* **Problem description**
Copy out each line of the material below with no changes.

* **Provided records**
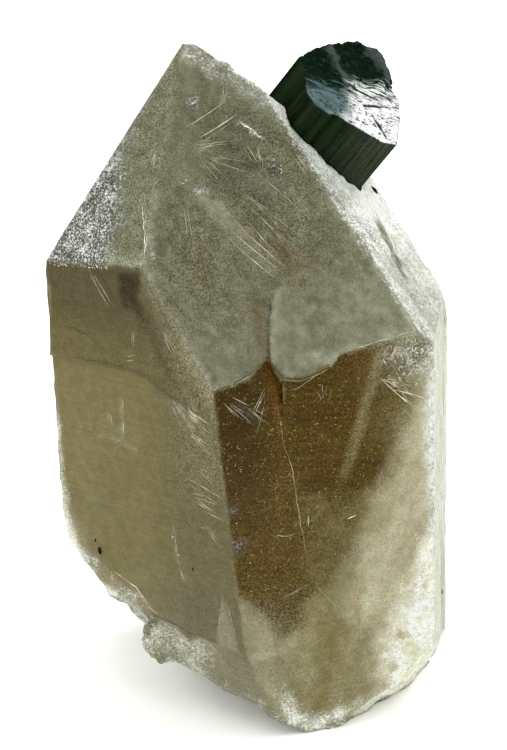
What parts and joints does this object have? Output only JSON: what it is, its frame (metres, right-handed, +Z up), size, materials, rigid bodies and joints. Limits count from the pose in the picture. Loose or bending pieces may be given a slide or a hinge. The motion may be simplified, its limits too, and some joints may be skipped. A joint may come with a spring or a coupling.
{
  "type": "smoky quartz crystal with elbaite",
  "caption": "Smoky quartz crystal, a six-sided prism with a steep faceted tip and a broken base, with a dark green elbaite prism seated on the edge of its tip.",
  "frame": {"origin": "middle of the bottom of the bounding box, on the flat underside that the crystal stands on", "axes": "+Z up, close to the quartz prism's length; -Y towards the viewer of the picture; +X to the viewer's right"},
  "size_m": [0.0536, 0.051, 0.0865],
  "materials": {
    "smoky_quartz": "satin",
    "elbaite": "gloss"
  },
  "bodies": {
    "root": {"quartz_crystal": "smoky_quartz", "elbaite_crystal": "elbaite"}
  },
  "joints": []
}
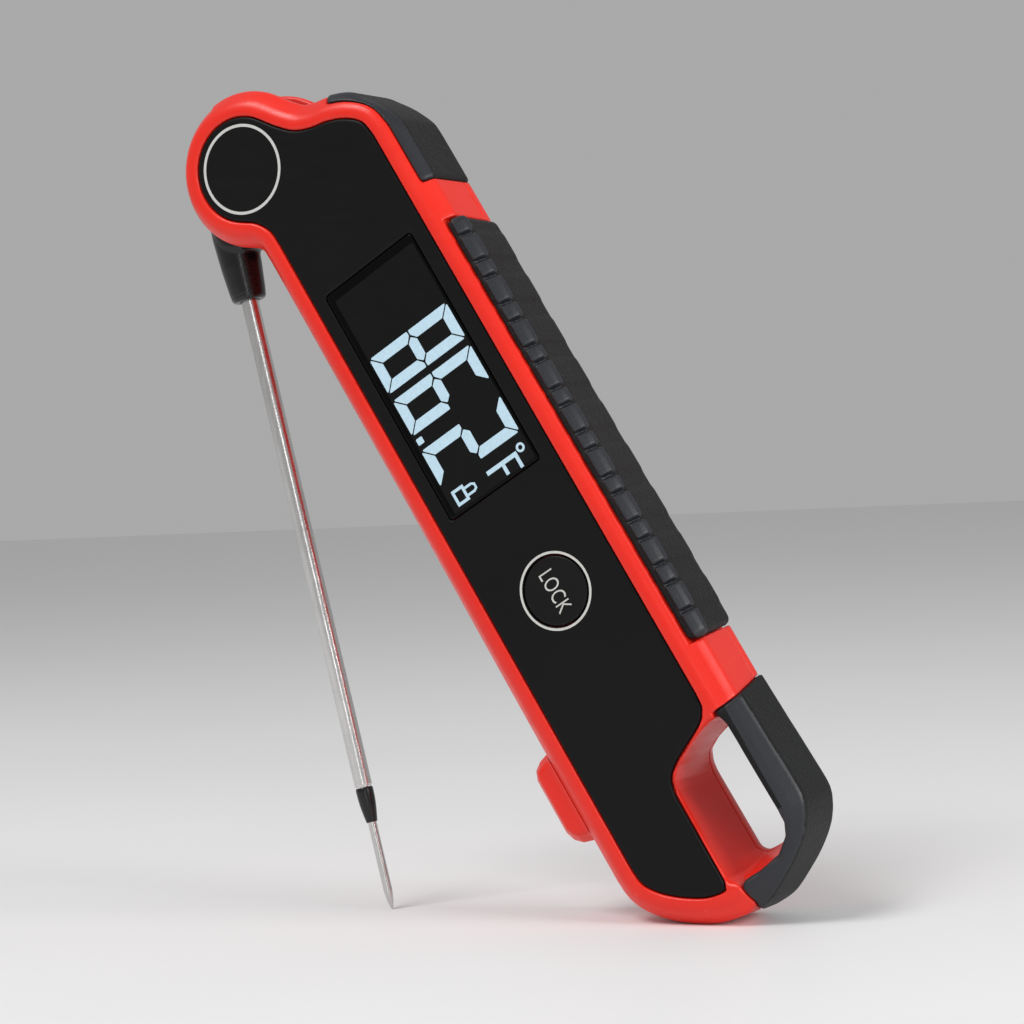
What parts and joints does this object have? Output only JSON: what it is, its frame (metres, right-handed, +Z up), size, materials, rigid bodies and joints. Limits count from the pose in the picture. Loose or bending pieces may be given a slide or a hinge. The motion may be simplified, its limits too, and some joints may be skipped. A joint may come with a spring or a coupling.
{
  "type": "folding meat thermometer",
  "caption": "Folding digital probe thermometer standing open as an A-frame, with side display, ribbed rubber grip, hanging loop and battery door.",
  "frame": {"origin": "on the floor, under the middle of the open thermometer's box; it stands on the probe's tip and the handset's lower corner", "axes": "+Z up, +Y from the display face towards the back, +X to the right as the display is seen; the handset's long axis leans 29.76 degrees from +Z, and the hinge axis is parallel to +Y"},
  "size_m": [0.1152, 0.0184, 0.1484],
  "materials": {
    "shell_red": "satin moulded plastic",
    "panel_black": "satin printed film",
    "window_glass": "clear dark lens",
    "reed_glass": "clear",
    "lcd": "negative liquid crystal",
    "diffuser_white": "matte",
    "silicone_grey": "matte",
    "grip_rubber": "soft satin, fine grain on the sides",
    "hub_black": "glossy",
    "stainless_steel": "polished satin",
    "magnet_nickel": "plated",
    "board_green": "solder mask",
    "chip_black": "matte",
    "battery_wrap": "plain film",
    "plated_steel": "zinc plated",
    "brass": "plain"
  },
  "bodies": {
    "handset": {"front_shell": "shell_red", "rear_shell": "shell_red", "front_panel": "panel_black", "lcd_window": "window_glass", "lcd_panel": "lcd", "backlight": "diffuser_white", "zebra_strip_upper": "silicone_grey", "zebra_strip_lower": "silicone_grey", "main_board": "board_green", "processor_chip": "chip_black", "tact_switch": "chip_black", "buzzer": "chip_black", "reed_switch": "reed_glass", "battery": "battery_wrap", "contact_plate": "plated_steel", "contact_spring": "plated_steel", "case_gasket": "silicone_grey", "magnet_upper": "magnet_nickel", "magnet_lower": "magnet_nickel", "case_screw_1": "plated_steel", "case_screw_2": "plated_steel", "case_screw_3": "plated_steel", "case_screw_4": "plated_steel", "grip_cap": "grip_rubber", "grip_ribbed": "grip_rubber", "loop_cover": "grip_rubber", "tip_guard": "shell_red", "probe_lead": "silicone_grey", "hinge_pin": "stainless_steel", "pivot_cap": "shell_red", "thrust_washer": "stainless_steel", "friction_washer": "stainless_steel", "door_gasket": "silicone_grey"},
    "probe": {"probe_hub": "hub_black", "hinge_bush": "brass", "hub_magnet": "magnet_nickel", "boot_seal": "silicone_grey", "probe_tube": "stainless_steel", "tip_ferrule": "hub_black", "tip_needle": "stainless_steel", "thermocouple_wire": "brass"},
    "button": {"lock_button": "panel_black"},
    "door": {"battery_door": "shell_red"},
    "door_lock": {"door_screw": "plated_steel"}
  },
  "joints": [
    {"name": "probe_fold", "type": "hinge", "parent": "handset", "child": "probe", "pos_m": [-0.0437, 0, 0.13417], "axis": [0, 1, 0], "range_deg": [-17.8, 162.2]},
    {"name": "lock_button_press", "type": "slide", "parent": "handset", "child": "button", "axis": [0, 1, 0], "range_m": [0, 0.0005], "stiffness_N_per_m": 500, "springref_m": -0.001},
    {"name": "battery_door_lift", "type": "slide", "parent": "handset", "child": "door", "axis": [0, 1, 0], "range_m": [0, 0.02]},
    {"name": "door_screw_turn", "type": "hinge", "parent": "door", "child": "door_lock", "pos_m": [0.00896, 0.0088, 0.05415], "axis": [0, 1, 0], "range_deg": [0, 90]}
  ]
}
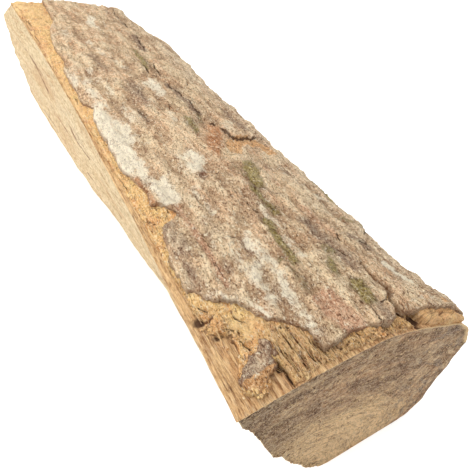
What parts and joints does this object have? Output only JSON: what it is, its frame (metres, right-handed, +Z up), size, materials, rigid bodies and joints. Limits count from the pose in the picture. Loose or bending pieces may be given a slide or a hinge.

* **Exercise solution**
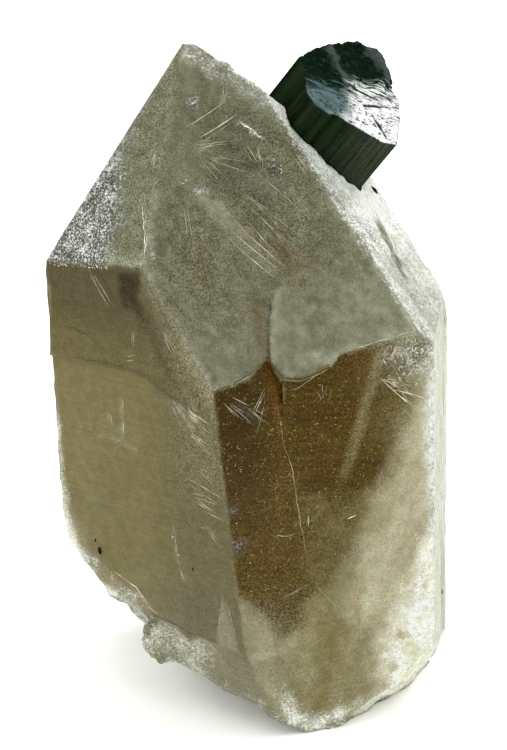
What parts and joints does this object have? Output only JSON: what it is, its frame (metres, right-handed, +Z up), size, materials, rigid bodies and joints. Limits count from the pose in the picture. Loose or bending pieces may be given a slide or a hinge. The motion may be simplified, its limits too, and some joints may be skipped. A joint may come with a spring or a coupling.
{
  "type": "smoky quartz crystal with elbaite",
  "caption": "Smoky quartz crystal, a six-sided prism with a steep faceted tip and a broken base, with a dark green elbaite prism seated on the edge of its tip.",
  "frame": {"origin": "middle of the bottom of the bounding box, on the flat underside that the crystal stands on", "axes": "+Z up, close to the quartz prism's length; -Y towards the viewer of the picture; +X to the viewer's right"},
  "size_m": [0.0536, 0.051, 0.0865],
  "materials": {
    "smoky_quartz": "satin",
    "elbaite": "gloss"
  },
  "bodies": {
    "root": {"quartz_crystal": "smoky_quartz", "elbaite_crystal": "elbaite"}
  },
  "joints": []
}
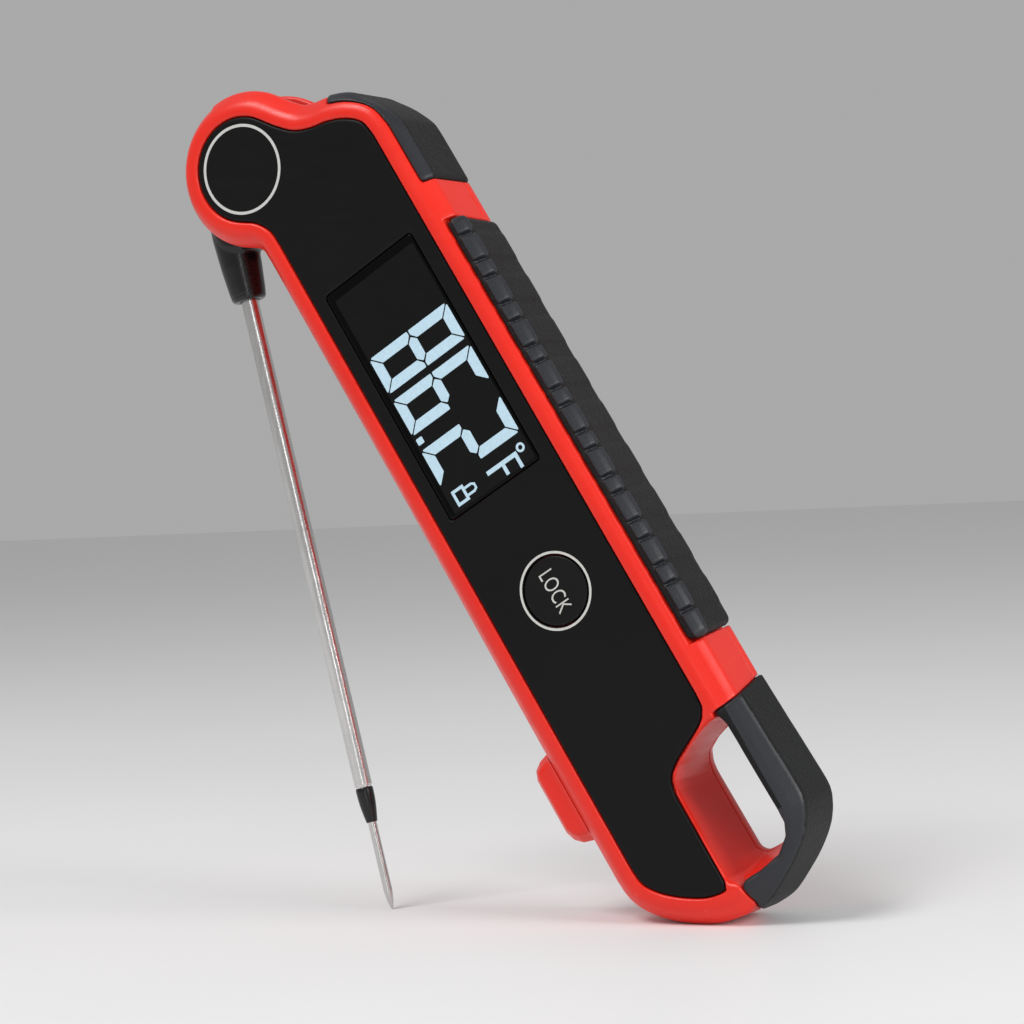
What parts and joints does this object have? Output only JSON: what it is, its frame (metres, right-handed, +Z up), size, materials, rigid bodies and joints. Limits count from the pose in the picture. Loose or bending pieces may be given a slide or a hinge. The motion may be simplified, its limits too, and some joints may be skipped. A joint may come with a spring or a coupling.
{
  "type": "folding meat thermometer",
  "caption": "Folding digital probe thermometer standing open as an A-frame, with side display, ribbed rubber grip, hanging loop and battery door.",
  "frame": {"origin": "on the floor, under the middle of the open thermometer's box; it stands on the probe's tip and the handset's lower corner", "axes": "+Z up, +Y from the display face towards the back, +X to the right as the display is seen; the handset's long axis leans 29.76 degrees from +Z, and the hinge axis is parallel to +Y"},
  "size_m": [0.1152, 0.0184, 0.1484],
  "materials": {
    "shell_red": "satin moulded plastic",
    "panel_black": "satin printed film",
    "window_glass": "clear dark lens",
    "reed_glass": "clear",
    "lcd": "negative liquid crystal",
    "diffuser_white": "matte",
    "silicone_grey": "matte",
    "grip_rubber": "soft satin, fine grain on the sides",
    "hub_black": "glossy",
    "stainless_steel": "polished satin",
    "magnet_nickel": "plated",
    "board_green": "solder mask",
    "chip_black": "matte",
    "battery_wrap": "plain film",
    "plated_steel": "zinc plated",
    "brass": "plain"
  },
  "bodies": {
    "handset": {"front_shell": "shell_red", "rear_shell": "shell_red", "front_panel": "panel_black", "lcd_window": "window_glass", "lcd_panel": "lcd", "backlight": "diffuser_white", "zebra_strip_upper": "silicone_grey", "zebra_strip_lower": "silicone_grey", "main_board": "board_green", "processor_chip": "chip_black", "tact_switch": "chip_black", "buzzer": "chip_black", "reed_switch": "reed_glass", "battery": "battery_wrap", "contact_plate": "plated_steel", "contact_spring": "plated_steel", "case_gasket": "silicone_grey", "magnet_upper": "magnet_nickel", "magnet_lower": "magnet_nickel", "case_screw_1": "plated_steel", "case_screw_2": "plated_steel", "case_screw_3": "plated_steel", "case_screw_4": "plated_steel", "grip_cap": "grip_rubber", "grip_ribbed": "grip_rubber", "loop_cover": "grip_rubber", "tip_guard": "shell_red", "probe_lead": "silicone_grey", "hinge_pin": "stainless_steel", "pivot_cap": "shell_red", "thrust_washer": "stainless_steel", "friction_washer": "stainless_steel", "door_gasket": "silicone_grey"},
    "probe": {"probe_hub": "hub_black", "hinge_bush": "brass", "hub_magnet": "magnet_nickel", "boot_seal": "silicone_grey", "probe_tube": "stainless_steel", "tip_ferrule": "hub_black", "tip_needle": "stainless_steel", "thermocouple_wire": "brass"},
    "button": {"lock_button": "panel_black"},
    "door": {"battery_door": "shell_red"},
    "door_lock": {"door_screw": "plated_steel"}
  },
  "joints": [
    {"name": "probe_fold", "type": "hinge", "parent": "handset", "child": "probe", "pos_m": [-0.0437, 0, 0.13417], "axis": [0, 1, 0], "range_deg": [-17.8, 162.2]},
    {"name": "lock_button_press", "type": "slide", "parent": "handset", "child": "button", "axis": [0, 1, 0], "range_m": [0, 0.0005], "stiffness_N_per_m": 500, "springref_m": -0.001},
    {"name": "battery_door_lift", "type": "slide", "parent": "handset", "child": "door", "axis": [0, 1, 0], "range_m": [0, 0.02]},
    {"name": "door_screw_turn", "type": "hinge", "parent": "door", "child": "door_lock", "pos_m": [0.00896, 0.0088, 0.05415], "axis": [0, 1, 0], "range_deg": [0, 90]}
  ]
}
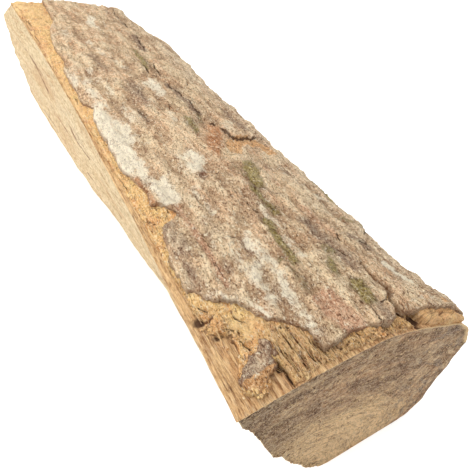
What parts and joints does this object have? Output only JSON: what it is, its frame (metres, right-handed, +Z up), size, materials, rigid bodies and joints. Limits count from the pose in the picture. Loose or bending pieces may be given a slide or a hinge.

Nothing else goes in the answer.